The data below holds the lines to copy: everything from the line containing "for (end = [0, 180])" to the line containing "zip(*points))), Vector(map(max, zip(*points)))", both ends included, set down exactly.

--- start DATASET RECORDS ---

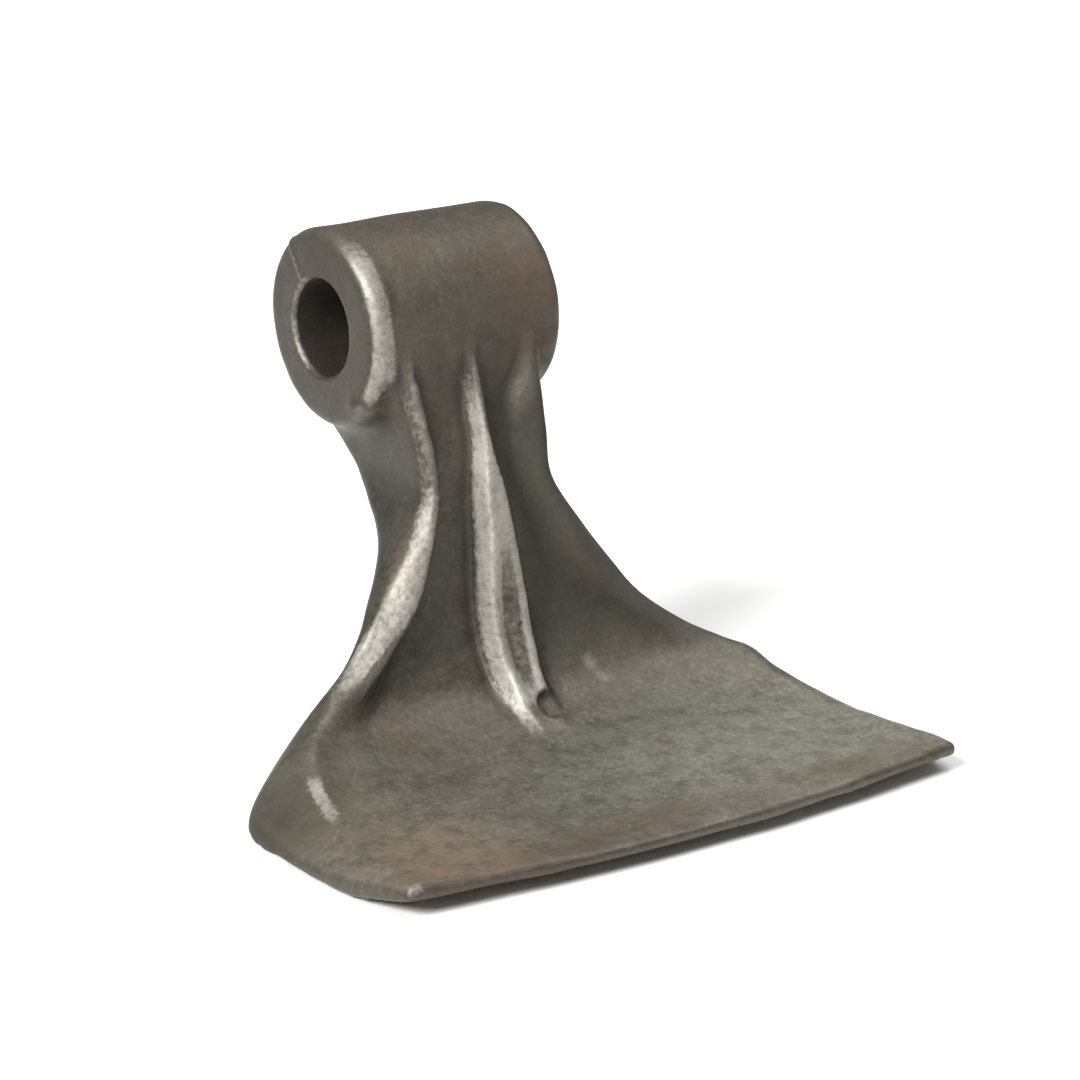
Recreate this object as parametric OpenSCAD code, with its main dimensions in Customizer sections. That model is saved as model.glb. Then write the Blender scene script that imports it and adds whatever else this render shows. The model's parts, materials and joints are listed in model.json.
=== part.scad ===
// Forged hammer flail: a bored eye, a ribbed shank and a wide cutting lip, in one drop forging.
// The origin is the centre of the eye bore. X runs along the bore, -Y points to the cutting
// edge and Z is up when the hammer stands on the underside of its lip.

/* [Eye] */
// Diameter of the bore for the pivot bolt
bore_d = 25.5; // [22:0.5:30]
// Outer diameter of the eye
eye_d = 51.5; // [48:0.5:56]
// Length of the eye along the bore
eye_len = 60; // [50:1:70]
// Rounding of the eye's outer rims
rim_r = 4; // [2:0.5:6]
// Chamfer at both mouths of the bore
mouth_c = 1; // [0.5:0.25:2.5]

/* [Shank] */
// Width of the neck below the eye
neck_w = 39; // [34:1:45]
// Half width of the rib's flat crest at its widest
rib_half_w = 5.5; // [3:0.5:8]
// Width of each sloping flank of the rib
rib_flank = 4; // [3:0.5:5.5]

/* [Lip] */
// Width of the cutting edge
edge_w = 169; // [145:1:190]
// Distance that the side edges bulge past the ends of the cutting edge
side_bulge = 5.5; // [0:0.5:6.5]
// Reach from the bore axis forward to the middle of the cutting edge
reach = 127.5; // [116:0.5:139]
// Height of the bore axis above the underside of the lip
stand_h = 110; // [102:1:118]

/* [Hidden] */
// Facets round the eye and the bore
round_fn = 96;
// Facets across the eye's rounded rims
rim_steps = 5;
// Rings between two stations of the rails
steps_per_station = 6;
// Points across half of the front, from the middle to the flange crest
front_n = 13;
// Last front point that shapes the rib
rib_n = 4;
// How strongly the front points crowd towards the flange
crowding = 1.6;
// How far the bore's cutters reach past the eye's ends
overrun = 1;

// Profile rails, each one [y, z] point per station from inside the eye to the cutting edge,
// at a reach and a standing height of 1.
// Recessed web between the rib and the side flanges
web_rail = [
  [-0.15, -0.05], [-0.218, -0.24], [-0.236, -0.365], [-0.254, -0.49], [-0.273, -0.615],
  [-0.303, -0.735], [-0.366, -0.84], [-0.490, -0.902], [-0.652, -0.922], [-0.826, -0.937], [-1, -0.948]
];
// Crest of the centre rib, which runs out into the lip
rib_rail = [
  [-0.198, -0.02], [-0.262, -0.24], [-0.287, -0.36], [-0.311, -0.48], [-0.328, -0.60], [-0.352, -0.715],
  [-0.408, -0.82], [-0.496, -0.900], [-0.652, -0.922], [-0.826, -0.937], [-1, -0.948]
];
// Crest of each side flange, which becomes the shoulder of the lip
flange_rail = [
  [-0.197, -0.03], [-0.258, -0.24], [-0.281, -0.36], [-0.308, -0.48], [-0.326, -0.60], [-0.342, -0.71],
  [-0.386, -0.806], [-0.487, -0.876], [-0.640, -0.920], [-0.809, -0.931], [-0.948, -0.936]
];
// Upper corner of the side face
side_rail = [
  [-0.07, -0.08], [-0.13, -0.24], [-0.160, -0.36], [-0.250, -0.48], [-0.288, -0.60], [-0.312, -0.715],
  [-0.356, -0.83], [-0.425, -0.954], [-0.626, -0.976], [-0.809, -0.962], [-0.957, -0.940]
];
// Lower corner of the side face
heel_rail = [
  [0.07, -0.08], [0.105, -0.24], [0, -0.36], [-0.165, -0.485], [-0.238, -0.605], [-0.290, -0.72],
  [-0.325, -0.845], [-0.392, -0.994], [-0.600, -1.005], [-0.800, -1.002], [-0.957, -0.962]
];
// Middle of the back and of the underside
back_rail = [
  [0.155, -0.08], [0.130, -0.24], [0.035, -0.36], [-0.070, -0.48], [-0.130, -0.60], [-0.158, -0.72],
  [-0.170, -0.85], [-0.195, -0.985], [-0.435, -0.998], [-0.739, -0.998], [-1, -0.974]
];
// Share of the widening from the neck to the lip that the flange crest has at each station
flare = [0.05, 0.02, 0.02, 0.118, 0.240, 0.435, 0.70, 0.842, 0.912, 0.966, 1];
// Extra half width of the side face beyond the flange crest, at a side bulge of 1
bulge = [0, 0, 0, 0.20, 0.42, 0.10, 0.45, 2.05, 1.95, 1.2, 0.1];
// Distance in millimetres that the lower corner of the side face stands out past the upper one
heel_out = [0, 0, 0, 0, 0, 0, 0.4, 1.2, 1.3, 0.9, 0.4];
// How sharply the web turns up into the flange at each station
turn_up = [6, 6, 6, 7, 7, 6, 4.5, 3, 2, 2, 2];
// Share of the rib's width at each station
rib_share = [0.1, 0.2, 0.36, 0.50, 0.70, 0.76, 0.60, 0.5, 0.5, 0.5, 0.5];

last = len(web_rail) - 1;
ring_count = last * steps_per_station + 1;
half_n = 2 * front_n + 1;
ring_n = 2 * half_n - 2;

// Smooth curve through the points of a rail, at t stations from its start
function along(rail, t) =
  let (i = min(floor(t), last - 1), f = t - i)
  let (a = rail[max(i - 1, 0)], b = rail[i], c = rail[i + 1], d = rail[min(i + 2, last)])
  0.5 * (2 * b + (c - a) * f + (2 * a - 5 * b + 4 * c - d) * f ^ 2 + (3 * b - a - 3 * c + d) * f ^ 3);

// Point of a rail in millimetres, at the half width x
function rail_point(rail, t, x) = let (p = along(rail, t)) [x, p.x * reach, p.y * stand_h];

function crest_x(t) = neck_w / 2 + (edge_w - neck_w) / 2 * along(flare, t);
function side_x(t) = crest_x(t) + side_bulge * along(bulge, t);
function heel_x(t) = side_x(t) + along(heel_out, t);
function rib_x(t) = rib_half_w * along(rib_share, t);

// Half width of front point i: the first ones shape the rib, the rest crowd towards the flange
function front_x(t, i) =
  i <= rib_n
    ? (i == 0 ? 0 : rib_x(t) + rib_flank * (i - 1) / (rib_n - 1))
    : let (foot = rib_x(t) + rib_flank, s = (i - rib_n) / (front_n - 1 - rib_n))
      crest_x(t) - (crest_x(t) - foot) * (1 - s) ^ crowding;

// Share of the rib's height at front point i, from its crest to its foot
function rib_rise(i) = i <= 1 ? 1 : i >= rib_n ? 0 : (1 + cos(180 * (i - 1) / (rib_n - 1))) / 2;

function front_point(t, i) =
  let (x = front_x(t, i), web = rail_point(web_rail, t, x))
  let (up = rail_point(flange_rail, t, x) - web, rib = rail_point(rib_rail, t, x) - web)
  web + up * (x / crest_x(t)) ^ along(turn_up, t) + rib * rib_rise(i);

function back_point(t, i) =
  let (u = front_x(t, i) / crest_x(t), x = u * heel_x(t), mid = rail_point(back_rail, t, x))
  mid + (rail_point(heel_rail, t, x) - mid) * u ^ 2;

// Right half of one ring: front from the middle outwards, side corner, back to the middle
function half_ring(t) = [
  for (i = [0:front_n - 1]) front_point(t, i),
  rail_point(side_rail, t, side_x(t)),
  for (i = [front_n - 1:-1:0]) back_point(t, i)
];

function ring(t) =
  let (half = half_ring(t))
  [for (p = half) p, for (i = [half_n - 2:-1:1]) [-half[i].x, half[i].y, half[i].z]];

// The two triangles of the quad a, b, c, d
function quad(a, b, c, d) = [[a, b, c], [a, c, d]];

// Ring index of the mirror image of point j of the right half
function mirrored(j) = j == half_n - 1 ? j : (ring_n - j) % ring_n;

// Triangles that close the ring starting at point o, turned over when flip is true
function cap(o, flip) =
  let (front = [for (i = [0:front_n - 1]) i], back = [for (i = front) half_n - 1 - i])
  let (tri = concat(
    [for (i = [0:front_n - 2]) each quad(front[i], front[i + 1], back[i + 1], back[i])],
    [for (i = [0:front_n - 2])
      each quad(mirrored(front[i]), mirrored(back[i]), mirrored(back[i + 1]), mirrored(front[i + 1]))],
    [[front_n - 1, front_n, front_n + 1]],
    [[mirrored(front_n + 1), mirrored(front_n), mirrored(front_n - 1)]]
  ))
  [for (f = tri) [for (k = [0:2]) o + f[flip ? 2 - k : k]]];

// Shank and lip as one closed skin of rings
module shank_and_lip() {
  points = [for (k = [0:ring_count - 1]) each ring(k / steps_per_station)];
  walls = [
    for (k = [0:ring_count - 2], i = [0:ring_n - 1])
      let (a = k * ring_n, b = a + ring_n, j = (i + 1) % ring_n)
      each quad(a + i, a + j, b + j, b + i)
  ];
  faces = concat(walls, cap(0, true), cap((ring_count - 1) * ring_n, false));
  polyhedron(points, faces);
}

// Half outline of the eye from its axis out, with rounded rims
module eye_outline() {
  rim_y = eye_len / 2 - rim_r;
  rim_x = eye_d / 2 - rim_r;
  arc = [
    for (k = [0:rim_steps])
      let (a = 90 * k / rim_steps)
      [rim_x + rim_r * cos(a), rim_y + rim_r * sin(a)]
  ];
  polygon(concat(
    [[0, -eye_len / 2]],
    [for (k = [rim_steps:-1:0]) [arc[k].x, -arc[k].y]],
    arc,
    [[0, eye_len / 2]]
  ));
}

module eye() {
  rotate([0, 90, 0]) rotate_extrude($fn = round_fn) eye_outline();
}

module bore() {
  rotate([0, 90, 0]) cylinder(d = bore_d, h = eye_len + 2 * overrun, center = true, $fn = round_fn);
  for (end = [0, 180])
    rotate([0, 90, end])
      translate([0, 0, eye_len / 2 - mouth_c])
        cylinder(d1 = bore_d, d2 = bore_d + 2 * (mouth_c + overrun), h = mouth_c + overrun, $fn = round_fn);
}

module hammer_forging() {
  color("#6b635a")
    difference() {
      union() {
        eye();
        shank_and_lip();
      }
      bore();
    }
}

hammer_forging();
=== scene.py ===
"""Looks of the forged hammer flail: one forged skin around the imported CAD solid, its steel, a pale
floor, soft light and the camera. Shapes are built in millimetres and stored in metres."""
import json
import math
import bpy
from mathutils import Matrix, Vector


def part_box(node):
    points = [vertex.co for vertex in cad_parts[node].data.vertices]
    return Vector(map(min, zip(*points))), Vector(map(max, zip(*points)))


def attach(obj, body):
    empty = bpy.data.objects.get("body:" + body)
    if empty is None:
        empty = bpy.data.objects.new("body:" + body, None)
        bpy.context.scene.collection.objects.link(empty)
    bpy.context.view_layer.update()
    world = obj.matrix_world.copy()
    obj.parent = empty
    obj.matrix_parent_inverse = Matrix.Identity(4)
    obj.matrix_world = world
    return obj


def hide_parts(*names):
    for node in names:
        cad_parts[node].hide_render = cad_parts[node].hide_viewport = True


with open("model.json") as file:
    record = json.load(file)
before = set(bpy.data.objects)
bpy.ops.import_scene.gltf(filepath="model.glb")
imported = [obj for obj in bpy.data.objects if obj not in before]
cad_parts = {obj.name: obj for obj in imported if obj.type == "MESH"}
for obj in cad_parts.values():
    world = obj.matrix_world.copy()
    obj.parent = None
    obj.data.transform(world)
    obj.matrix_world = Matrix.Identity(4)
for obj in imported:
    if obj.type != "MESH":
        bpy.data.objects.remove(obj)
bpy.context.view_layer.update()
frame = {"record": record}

from types import SimpleNamespace

import bpy
import numpy as np
import openvdb as vdb
from mathutils import Vector, kdtree

MM = 0.001
NODE = "hammer_forging"

# Sizes that come from the frame, in millimetres
node_lo, node_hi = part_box(NODE)
mounts = {m["name"]: m for m in frame["record"]["mounts"]}
BORE_R = mounts["eye_bore"]["dims"]["r_mm"]
EYE_R = node_hi.z / MM
EYE_HALF = mounts["eye_right_face"]["pos_m"][0] / MM
REACH = -node_lo.y / MM
# The heel dips this much lower than the underside's nominal height
HEEL_DIP = 1.009
STAND = -node_lo.z / MM / HEEL_DIP

# Eye: rounding of its rims, chamfer of the bore's mouths, how far it is out of round, and the
# direction of the forging's parting plane in Y and Z
RIM_R = 4.0
MOUTH_C = 1.0
OVAL = 0.5
PARTING = (0.6, 0.8)

# Shank and lip
NECK_W = 39.0
EDGE_W = 169.0
SIDE_BULGE = 5.5
RIB_HALF_W = 5.6
# Left and right differ a little: width of the bead's inner slope, and the rib's share of its width
LEFT = {"bead_step": 2.0, "rib_part": 1.0}
RIGHT = {"bead_step": 9.0, "rib_part": 1.35}

# Small rises and dips of the flange's crest: station, spread in stations and height
CREST_BUMPS = [(5.65, 0.30, -0.9), (6.5, 0.35, 1.6), (9.45, 0.35, 0.6)]

# Raised parting line
LINE_W = 0.8
LINE_H = 0.35
# Burr on the left rim and the groove behind it, each with its distance from the eye's end and its
# width, and the angles round the eye over which the burr rises and fades
BURR_H = 0.55
BURR_AT = 3
BURR_W = 2.4
GROOVE_AT = 9
GROOVE_W = 2
BURR_FROM = (-75, -30)
BURR_TO = (36, 48)
# Lump of flash under the left rim
LUMP_AT = (-26.0, -16.5, -18.5)
LUMP_STRETCH = (1.2, 1.0, 0.8)
LUMP_R = 3.6
# Round recess that the ejector pin leaves at the rib's foot
PIN_AT = (4.6, -54.2, -95.9)
PIN_AXIS = (0.10, -0.60, 0.79)
PIN_R = 4.5
# Dents in the left bead, each a station and a radius
NICKS = [(1.55, 1.6), (1.8, 2.2), (2.05, 1.8), (2.5, 2.0), (3.3, 1.6), (4.2, 1.8)]

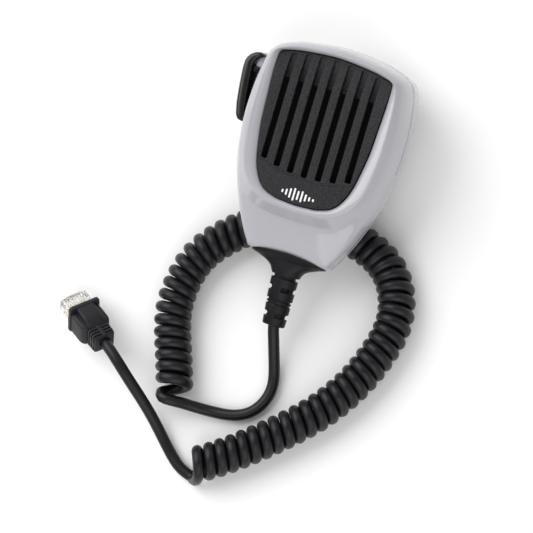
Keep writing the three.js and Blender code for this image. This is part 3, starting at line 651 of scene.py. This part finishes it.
# housing screws, pan heads with a cross recess
for i, (x, y) in enumerate(SCREWS):
    s = seats[i]
    body = lathe(f"housing_screw_{i + 1}_v", [(0, s - 2.3), (1.2, s - 2.28), (1.8, s - 2.1), (2.15, s - 1.7), (2.2, s - 1.3), (2.2, s - 0.3), (1.05, s - 0.3), (1.05, 7.0), (0.6, 7.6), (0, 7.6)], x, y, 32, MIC)
    boolean(body, [box("c", x - 1.25, x + 1.25, y - 0.28, y + 0.28, s - 3, s - 1.3, MIC), box("c", x - 0.28, x + 0.28, y - 1.25, y + 1.25, s - 3, s - 1.3, MIC)])
    put(body, STEEL, nodes=(f"housing_screw_{i + 1}",))

# hang-up button
head = lathe("hang_button_head_v", [(0, 1.4), (1.8, 1.4), (1.8, 0.35), (2.1, 0.05), (8.7, 0.0), (9.2, 0.18), (9.5, 0.6), (9.5, 2.9), (9.35, 3.35), (8.9, 3.6), (1.8, 3.6), (1.8, 3.2), (1.0, 3.2), (0, 3.2)], seg=64)
put(head, STEEL, nodes=("hang_button_head",))
spacer = lathe("hang_button_spacer_v", [(1.8, 3.9), (4.3, 3.9), (4.5, 4.1), (4.5, 9.5), (4.3, 9.7), (1.8, 9.7), (1.8, 3.9)], seg=48)
put(spacer, STEEL, nodes=("hang_button_spacer",))
bs = lathe("hang_button_screw_v", [(0, 3.7), (1.45, 3.7), (1.45, 12.35), (3.6, 12.35), (3.6, 13.9), (2.8, 14.6), (0, 14.6)], seg=32)
put(bs, STEEL, nodes=("hang_button_screw",))

# ---------------------------------------------------------------- grille
edge = inset(ring_of(6, 8), 0.35)[:, :2]
holes = []
for i in range(-3, 4):
    x = i * 5.9
    top = 37.45 - 0.0058 * x * x - (0.3 if abs(i) == 3 else 0)
    bot = -10.3 + 0.0095 * x * x
    w = 1.25
    slope = -0.0116 * x
    holes.append(rounded_polygon([(x - w, bot), (x + w, bot), (x + w, top + slope * w), (x - w, top - slope * w)], [0.7, 0.7, 1.1, 1.1], 5))
grille = plate("grille_v", [tuple(p) for p in edge], 12.9, 15.6, 0.22, holes)
bm = bmesh.new()
bm.from_mesh(grille.data)
for y in (-12, 20, 24, 25.5, 26.2, 26.8, 27.4, 28, 29, 31, 33, 35, 37):
    g = list(bm.verts) + list(bm.edges) + list(bm.faces)
    bmesh.ops.bisect_plane(bm, geom=g, plane_co=(0, y * MM, 0), plane_no=(0, 1, 0))
for v in bm.verts:
    y = v.co.y / MM
    if v.co.z > 14.5 * MM:
        k = max(0.0, y - 25.6)
        drop = 0.17 * k if k > 1.6 else 0.17 * k * k / 3.2
        v.co.z -= (drop - (0.136 if k > 1.6 else 0)) * MM * 0.9
bm.to_mesh(grille.data)
bm.free()
parts = [grille]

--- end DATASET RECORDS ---

= THE OUTPUT =
  for (end = [0, 180])
    rotate([0, 90, end])
      translate([0, 0, eye_len / 2 - mouth_c])
        cylinder(d1 = bore_d, d2 = bore_d + 2 * (mouth_c + overrun), h = mouth_c + overrun, $fn = round_fn);
}

module hammer_forging() {
  color("#6b635a")
    difference() {
      union() {
        eye();
        shank_and_lip();
      }
      bore();
    }
}

hammer_forging();
=== scene.py ===
"""Looks of the forged hammer flail: one forged skin around the imported CAD solid, its steel, a pale
floor, soft light and the camera. Shapes are built in millimetres and stored in metres."""
import json
import math
import bpy
from mathutils import Matrix, Vector


def part_box(node):
    points = [vertex.co for vertex in cad_parts[node].data.vertices]
    return Vector(map(min, zip(*points))), Vector(map(max, zip(*points)))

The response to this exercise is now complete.